Offering local contractors and subcontractors free safety training has contributed to an exemplary safety record and enhanced local contractor skills. Photo courtesy of Black & Veatch.
Building in Safety
Another mentoring relationship additionally resulted in an impressive program safety record. In early 2018, the PMCM mentored dozens of local contractors and subcontractors, offering free seminars on hazards mitigation, fall protection, forklift operation, and other important issues. Memphis contractor Wiley Richards and his brother Terrell, who serve as vice presidents in 20-year-old, family-run W&T Construction, thought the training was top-notch and shared what they learned with the minority-owned company’s other employees. The small company both enhanced its safety culture and used its program experience as a springboard into the pipeline condition-assessment market.
The extensive safety training has also helped Memphis maintain an exemplary safety record: more than 1,000,000 work-hours on the program as of June 2020 with no lost-time incidents. It’s kept workers safe and the potentially dangerous undertaking on track.
Hitting More High Notes
SARP10 has already provided a much-sharper picture of the city’s sanitary sewer system and proven how best to eliminate SSOs. Overflows have already plunged by two-thirds of what they previously were.
Using closed-circuit television, sonar, smoke and dye testing, and physical inspections, the program team has collected data on pipelines ranging from 6 to 120 in. in diameter across approximately 60 percent of the city’s 3,000 miles of gravity-sewer lines. The collective team has documented elevations, material construction, and ages of the pipes and inspected the system’s many manholes to pinpoint and prioritize defects for repair. Everything is digitally mapped and instantly accessible with a few clicks of smart phones or tablets. And modeling of the larger-diameter sewers has helped the team identify capacity issues.

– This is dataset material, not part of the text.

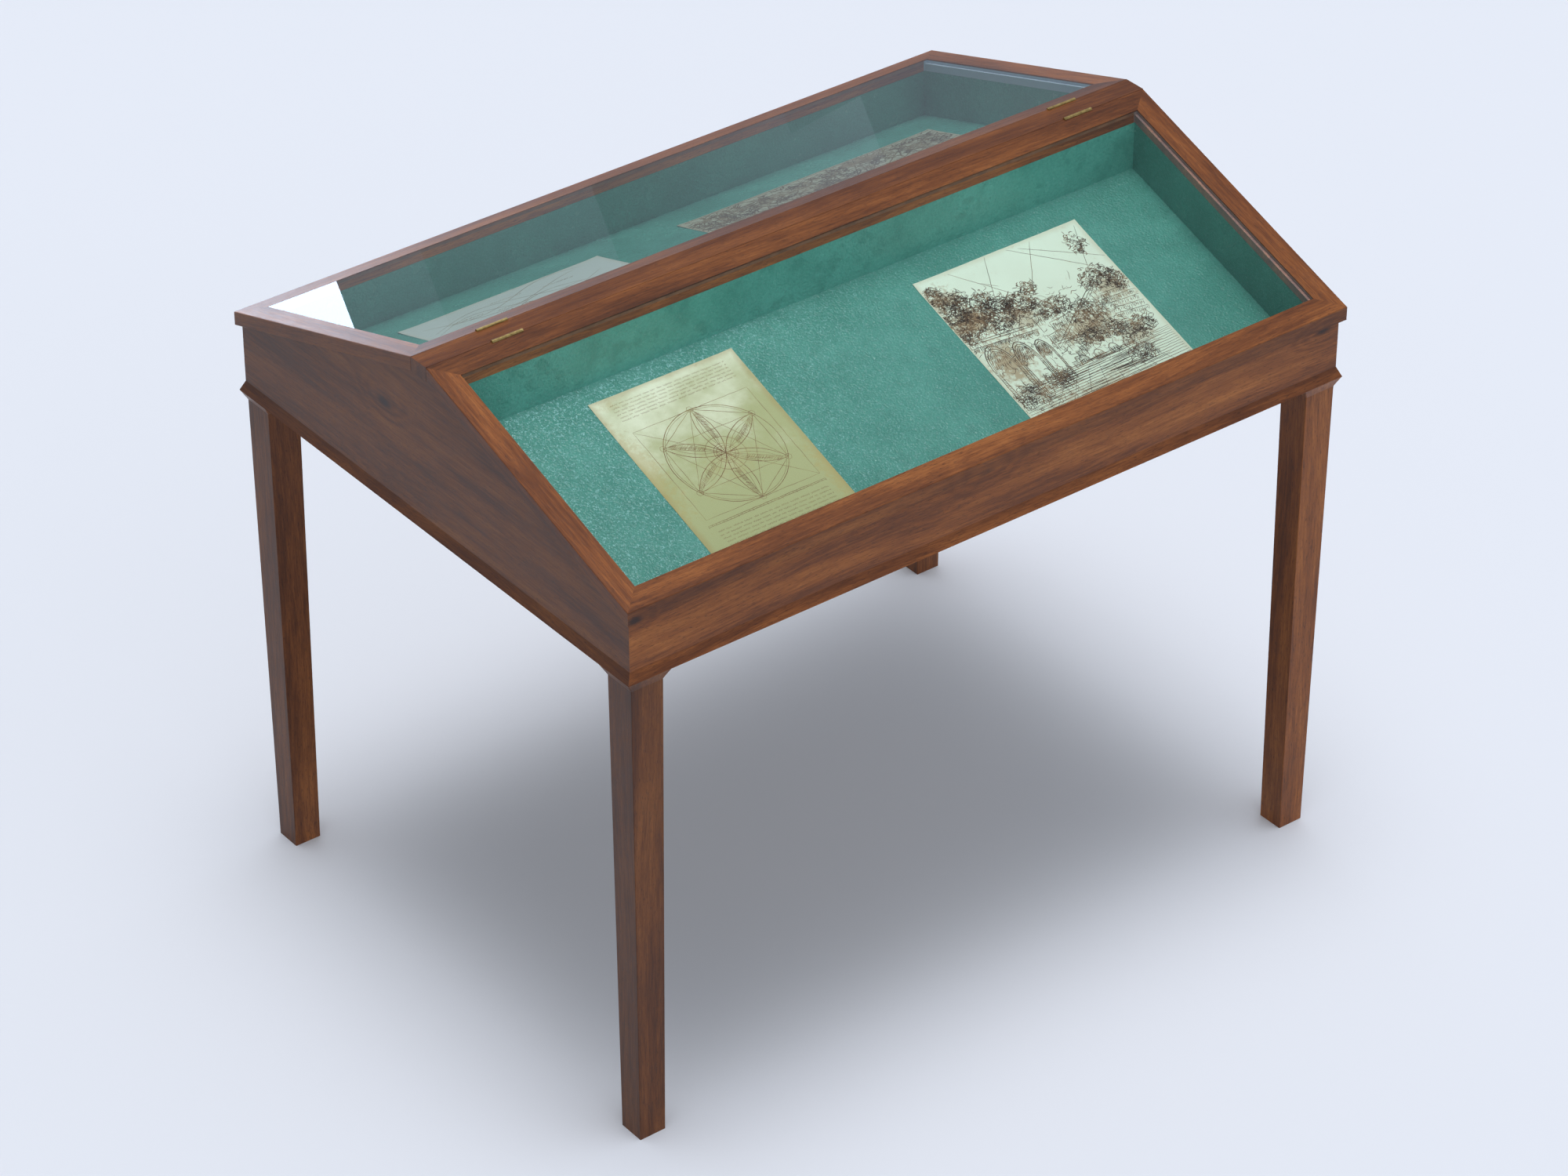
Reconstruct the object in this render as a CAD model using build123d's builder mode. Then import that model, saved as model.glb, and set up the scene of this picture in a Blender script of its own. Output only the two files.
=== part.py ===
"""Free-standing table display case: a gabled wooden case on four tapered legs,
with two sloping glazed lids hinged along a flat ridge.

Millimetres, +Z up. The origin is on the floor under the middle of the case.
X runs along the ridge and -Y is the front. A distance is measured from the XZ
plane, either way. A depth is measured straight down from the plane of a lid's
top face.
"""
from build123d import *
import os
from typing import NamedTuple

# ---------------------------------------------------------------- driving sizes
CASE_LENGTH = 1200.0        # over the lids, along X
CASE_DEPTH = 887.0          # over both lids, along Y
RIDGE_HEIGHT = 1000.0
FRONT_EAVE_HEIGHT = 852.5   # top of the front lid's outer edge
REAR_EAVE_HEIGHT = 864.5    # top of the rear lid's outer edge

LID_THICKNESS = 21.0
LID_OVERHANG_X = 6.8
LID_OVERHANG_Y = 7.5
LID_CLOSING_GAP = 0.3       # between a closed lid and the case
STILE_WIDTH = 34.0
BOTTOM_RAIL_WIDTH = 31.0
EDGE_CHAMFER = 0.7          # on the lids' outer edges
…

The older sewer lines in Memphis were never fully platted and did not have recorded easements. In the process of acquiring permanent sewer easements for these lines and helping the city gain access to the low-lying and wooded areas near streams and creeks where interceptors are buried, the team also helped the city identify and protect environmentally sensitive wetlands.

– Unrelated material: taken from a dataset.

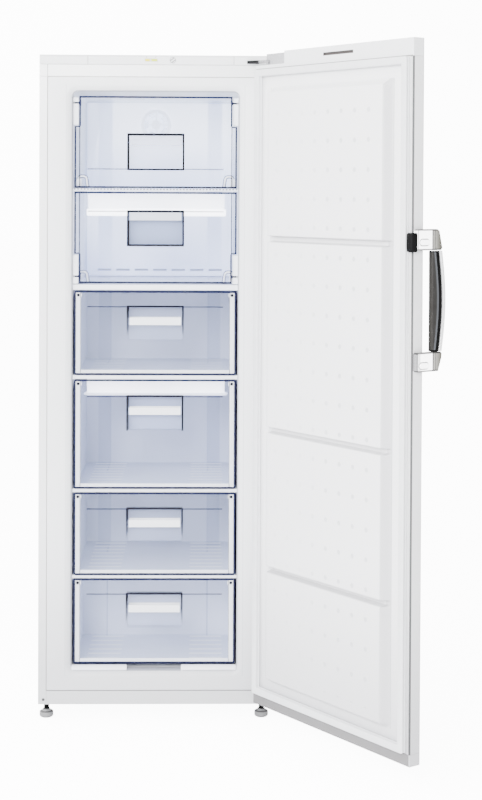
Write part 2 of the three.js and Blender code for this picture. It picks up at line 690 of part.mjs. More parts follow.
const atU = (u) => HALF_WIDTH - u;
const atV = (v) => -DOOR_GAP - v;
const doorBox = (u0, u1, v0, v1, z0, z1) => box(atU(u1), atU(u0), atV(v1), atV(v0), z0, z1);
const doorPlate = (outline, u0, u1) => (
  plate(outline.map(([v, z]) => [atV(v), z]), 'x', atU(u1), atU(u0)));
const doorWidth = 2 * HALF_WIDTH;

// The door's cross section, shrunk by `less`, from v0 outward.
function doorSection(less, v0) {
  const outline = new THREE.Shape();
  const half = HALF_WIDTH - less;
  const front = atV(DOOR_THICKNESS - less);
  const r = DOOR_ROUND - less;
  outline.moveTo(half, atV(v0));
  outline.lineTo(-half, atV(v0));
  outline.absarc(-half + r, front + r, r, Math.PI, 1.5 * Math.PI);
  outline.absarc(half - r, front + r, r, 1.5 * Math.PI, 2 * Math.PI);
  return outline;
}

const skinBottom = BOTTOM_CAP_TOP + GAP;
const skinTop = TOP_CAP_BOTTOM - GAP;
const rimWidth = GASKET_EDGE - GAP;
add(leaf, 'door_panel', cut(plate(doorSection(0, 0), 'z', skinBottom, skinTop), [
  plate(doorSection(SHEET, SHEET), 'z', skinBottom - 1, skinTop + 1),
  doorBox(rimWidth, doorWidth - rimWidth, -1, SHEET + 1, skinBottom - 1, skinTop + 1),
]), whiteSteel);

const riseHalf = HALF_WIDTH - 66;
const riseRun = 15;
const riseBottom = BOTTOM_CAP_TOP + 43;
const riseTop = TOP_CAP_BOTTOM - 47;
const grooveHeights = [1248, 771, 422];

// The raised middle of the door's inner side, set back by `less`. Three grooves
// cross it, nearly as deep as it is high.
function rise(less) {
  const inward = riseRun + less;
  const flat = new THREE.ExtrudeGeometry(
    roundRect(-riseHalf + inward, riseHalf - inward, riseBottom + inward, riseTop - inward, 6),
    { depth: 6, bevelThickness: PANEL_RISE, bevelSize: riseRun, bevelSegments: 1, curveSegments: 2 },
  );
  const floor = atV(less - 1);
  const mouth = atV(-PANEL_RISE - 2);
  const floorHalf = 5 + less;
  const mouthHalf = 8.5 + less;
  const grooves = grooveHeights.map((z) => plate([
    [floor, z - floorHalf], [mouth, z - mouthHalf], [mouth, z + mouthHalf], [floor, z + floorHalf],
  ], 'x', -HALF_WIDTH, HALF_WIDTH));
  return cut(solid(lay(flat, 'y', 0, atV(less))), grooves);
}

const linerSkin = 1.8;
const linerRoom = doorBox(0, doorWidth, -PANEL_RISE - 1, linerSkin, 0, CABINET_TOP);
add(leaf, 'door_liner', join([
  doorBox(GASKET_EDGE, doorWidth - GASKET_EDGE, 0, linerSkin, skinBottom + 0.5, skinTop - 0.5),
  rise(0),
]).subtract(rise(linerSkin)).intersect(linerRoom), whitePlastic);

const foamDeep = 8; // how far the raised part reaches into the rest of the core
add(leaf, 'door_foam', join([
  plate(doorSection(SHEET + GAP, linerSkin + GAP), 'z', skinBottom, skinTop),
  rise(linerSkin + GAP).intersect(
    doorBox(0, doorWidth, -PANEL_RISE - 1, foamDeep, 0, CABINET_TOP),
  ),
]), foam);

// The gasket's frame, shrunk by `less`, with a groove along its outer side.
const gasketFrame = (less, from, to) => plate(roundRect(
  -HALF_WIDTH + GASKET_EDGE + less, HALF_WIDTH - GASKET_EDGE - less,
  BOTTOM_CAP_TOP + 2 + less, TOP_CAP_BOTTOM - 1 - less, 5,
), 'y', from, to);
const gasketFace = -0.6;
add(leaf, 'door_gasket', cut(gasketFrame(0, atV(-GAP), gasketFace), [
  gasketFrame(GASKET_WIDTH, atV(1), 1),
  gasketFrame(-1, -8, -5).subtract(gasketFrame(2.5, -9, -4)),
]), gasketRubber);

// ---- door caps and hinge bushes --------------------------------------------

const recessFloor = DOOR_TOP - 31.5;
const recessFront = 33;
const bushRadius = 5;
const boreRadius = 3.5;
const indicatorSlot = [271.5, 382.4];
const indicatorTop = DOOR_TOP - 16;
const indicatorHigh = 5;
add(leaf, 'door_top_cap', cut(plate(doorSection(0, 0), 'z', TOP_CAP_BOTTOM, DOOR_TOP), [
  doorBox(-1, 118, -1, recessFront, recessFloor, DOOR_TOP + 1),
  cylinder('z', HINGE_X, HINGE_Y, TOP_CAP_BOTTOM - 1, recessFloor + 1, bushRadius + GAP),
  doorBox(
    indicatorSlot[0], indicatorSlot[1], -1, 2.5, indicatorTop - indicatorHigh, indicatorTop,
  ),
  doorBox(130, 584, 4, 30, TOP_CAP_BOTTOM - 1, TOP_CAP_BOTTOM + 12),
]), whitePlastic);

add(leaf, 'door_bottom_cap', cut(plate(doorSection(0, 0), 'z', DOOR_BOTTOM, BOTTOM_CAP_TOP), [
  cylinder('z', HINGE_X, HINGE_Y, DOOR_BOTTOM - 1, bushBottomTo + 0.5, bushRadius + GAP),
  doorBox(60, 584, 4, 30, DOOR_BOTTOM + 6, BOTTOM_CAP_TOP + 1),
]), whitePlastic);

const bush = (bottom, top) => cut(
  cylinder('z', HINGE_X, HINGE_Y, bottom, top, bushRadius),
  [cylinder('z', HINGE_X, HINGE_Y, bottom - 1, top + 1, boreRadius, 16)],
);
add(leaf, 'hinge_bush_top', bush(bushTopFrom, recessFloor), greyPlastic);
add(leaf, 'hinge_bush_bottom', bush(DOOR_BOTTOM, bushBottomTo), greyPlastic);

// ---- handle ----------------------------------------------------------------

const handleFrom = doorWidth + GAP; // u of the handle's seat on the door's free edge
const mountThick = 11.7;
const handleTo = handleFrom + mountThick;
const earFrom = handleFrom + 4;
const earTo = earFrom + 4;
const pivotV = 60;
const pivotZ = 990;
const pivotRadius = 3;
const mountUpper = [1235, 1283];
const mountLower = [960, 1004];
const mountStart = 4.5; // v of the upper mount's near side
const leverEnds = [mountLower[1] + 1.2, mountUpper[0] - 1.5];
const doorPin = (v, z, u0, u1, radius) => cylinder('x', atV(v), z, atU(u1), atU(u0), radius, 16);

add(leaf, 'handle_mount_upper', doorPlate([
  [mountStart, mountUpper[0] + 3], [mountStart, mountUpper[1] - 3], [7.5, mountUpper[1]],
  [64, mountUpper[1]], [71, 1279], [80, 1240], [76, mountUpper[0]], [7.5, mountUpper[0]],
], handleFrom, handleTo), chrome);

add(leaf, 'handle_mount_lower', join([
  doorPlate([
    [3, mountLower[0] + 4], [3, mountLower[1] - 4], [7, mountLower[1]], [76, mountLower[1]],
    [80, mountLower[1] - 4], [79, 990], [69, mountLower[0]], [7, mountLower[0]],
  ], handleFrom, handleTo).subtract(doorBox(earFrom - GAP, earTo + GAP, 46, 90, 978, 1010)),
  doorPin(pivotV, pivotZ, handleFrom + 1, handleTo - 1, pivotRadius),
]), chrome);

// Each screw is hidden under a flat cap with round ends.
const capSteps = 10;
const capOutline = (z) => [-1, 1].flatMap((side) => (
  Array.from({ length: capSteps }, (_, i) => {
    const turn = side * Math.PI * (0.5 - i / (capSteps - 1));
    return [25 + side * (7.5 + 6 * Math.cos(turn)), z - 6 * Math.sin(turn)];
  })));
for (const [name, z] of [['screw_cap_upper', 1253], ['screw_cap_lower', 974]]) {
  add(leaf, name, doorPlate(capOutline(z), handleTo + GAP, handleTo + 2.6), greyPlastic);
}

// The lever between the mounts bows outward; its ear turns on the lower mount's pin.
const lever = new THREE.Group();
leaf.add(lever);
const leverU = [handleFrom - 2, handleTo + 2];
const bow = (v, depth) => Array.from({ length: 13 }, (_, i) => {
  const t = i / 12;
  return [v + depth * Math.sin(Math.PI * t), leverEnds[0] + (leverEnds[1] - leverEnds[0]) * t];
});
const gripInside = 48.5;
const gripOutside = 69;
const gripBow = 10.5;
const barOutside = 80;
add(lever, 'handle_grip', join([
  doorPlate([
    ...bow(gripOutside, gripBow).reverse(), [gripInside + 3, leverEnds[0]],
    [gripInside, leverEnds[0] + 5], [gripInside, leverEnds[1] - 5], [gripInside + 3, leverEnds[1]],
  ], leverU[0], leverU[1]),
  doorBox(earFrom, earTo, 53, 67, 983, leverEnds[0] + 5),
]).subtract(doorPin(pivotV, pivotZ, earFrom - 1, earTo + 1, pivotRadius + 0.4)), darkGrip);

add(lever, 'handle_bar', doorPlate([
  ...bow(barOutside, gripBow + 0.5).reverse(), ...bow(gripOutside + GAP, gripBow),
], leverU[0], leverU[1]), chrome);

// The pusher stands before the upper mount and reaches in over the door's edge.
const pusherIn = doorWidth - 2;
add(leaf, 'pusher', plate([
  [handleFrom, mountStart - 0.4], [handleTo, mountStart - 0.4], [handleTo, -9], [handleTo - 3, -12.5],
  [pusherIn + 3, -12.5], [pusherIn, -9.5], [pusherIn, -2 * GAP], [handleFrom, -2 * GAP],
].map(([u, v]) => [atU(u), atV(v)]), 'z', 1231, 1275), blackPlastic);

// ---- frame -----------------------------------------------------------------

// The origin is under the middle of everything, on the floor.
const extent = new THREE.Box3().setFromObject(freezer);
const middle = extent.getCenter(new THREE.Vector3());
cabinet.position.set(-middle.x, -middle.y, -extent.min.z);

export default freezer;
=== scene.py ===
# %% [markdown]
# # An upright freezer with its door open
# The shape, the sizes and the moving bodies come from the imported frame, and this
# script gives them their looks. Every length is in metres, +Z is up, and the front
# of the cabinet faces -Y.

# %% Load the frame
import json
import math

import bpy
import numpy as np
from mathutils import Matrix, Vector


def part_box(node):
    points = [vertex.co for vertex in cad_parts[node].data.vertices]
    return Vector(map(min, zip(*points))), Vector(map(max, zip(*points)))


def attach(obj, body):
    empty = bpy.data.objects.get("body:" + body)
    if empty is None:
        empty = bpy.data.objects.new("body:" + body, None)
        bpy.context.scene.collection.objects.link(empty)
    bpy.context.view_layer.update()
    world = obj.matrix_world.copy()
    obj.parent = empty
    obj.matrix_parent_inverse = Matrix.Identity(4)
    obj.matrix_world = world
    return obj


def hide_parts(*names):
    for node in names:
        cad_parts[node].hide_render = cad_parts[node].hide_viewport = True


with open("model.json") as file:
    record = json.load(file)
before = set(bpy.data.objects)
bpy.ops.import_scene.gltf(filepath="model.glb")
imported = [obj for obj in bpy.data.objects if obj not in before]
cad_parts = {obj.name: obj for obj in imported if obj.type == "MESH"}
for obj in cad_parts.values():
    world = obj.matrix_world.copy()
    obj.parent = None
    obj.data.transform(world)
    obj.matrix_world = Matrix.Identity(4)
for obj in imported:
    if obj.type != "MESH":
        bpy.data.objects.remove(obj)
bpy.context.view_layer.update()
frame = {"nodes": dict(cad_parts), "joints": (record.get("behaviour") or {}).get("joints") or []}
nodes = frame["nodes"]

# %% [markdown]
# ## Where things are
# Every place is worked out from the frame's boxes. The cabinet's middle and front
# come from its steel shell. The door hangs on a pin at an angle, so its own flat
# directions are found by turning about that pin.

# %% Main places
shell_low, shell_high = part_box("outer_shell")
middle_x = (shell_low.x + shell_high.x) / 2
front_y = shell_low.y
half_width = (shell_high.x - shell_low.x) / 2
door_joint = next(j for j in frame["joints"] if j["name"] == "door_swing")
pin = Vector(door_joint["pos_m"])
door_angle = math.radians(-door_joint["range_deg"][0])
door_gap = 0.014
pin_from_edge = middle_x + half_width - pin.x
pin_depth = front_y - door_gap - pin.y
SIDES = (("left", -1), ("right", 1))
DOOR_MIDDLE_U = 0.2975  # halfway across the door
LINER_MIDDLE_Z = 0.88  # halfway up its liner
GROOVES_Z = (1.248, 0.771, 0.422)  # the liner's stiffening grooves
print("door stands open", round(math.degrees(door_angle), 2), "degrees")


def door_point(u, v, z):
    """A point on the open door: u from its hinge edge, v outward from its inner face.
    The closed place is turned about the pin by the door's angle."""
    x = np.asarray(pin_from_edge - u, float)
    y = np.asarray(pin_depth - v, float)
    c, s = math.cos(door_angle), math.sin(door_angle)
    z = np.asarray(z, float)
    return np.stack(np.broadcast_arrays(pin.x + c * x - s * y, pin.y + s * x + c * y, z), -1)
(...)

The program has already produced many ancillary benefits and continues to make tremendous progress in overflow reduction. It is making the environment and quality of life for Memphis residents considerably better.
Bently Green, P.E., is a program manager at Black & Veatch, which works with clients to efficiently and effectively collect, store, move and treat water and wastewater. Green has 30 years of experience primarily in wastewater treatment and infrastructure systems.
Robert Knecht, M.B.A. is the director of public works for the City of Memphis. He is responsible for the city’s third-largest division, which provides many core services including wastewater and stormwater operations, code enforcement, and street maintenance operations.
Scott Morgan, P.E., is the senior environmental administrator for the City of Memphis. He has been with the city since 2006 and specializes in stormwater and sewer construction.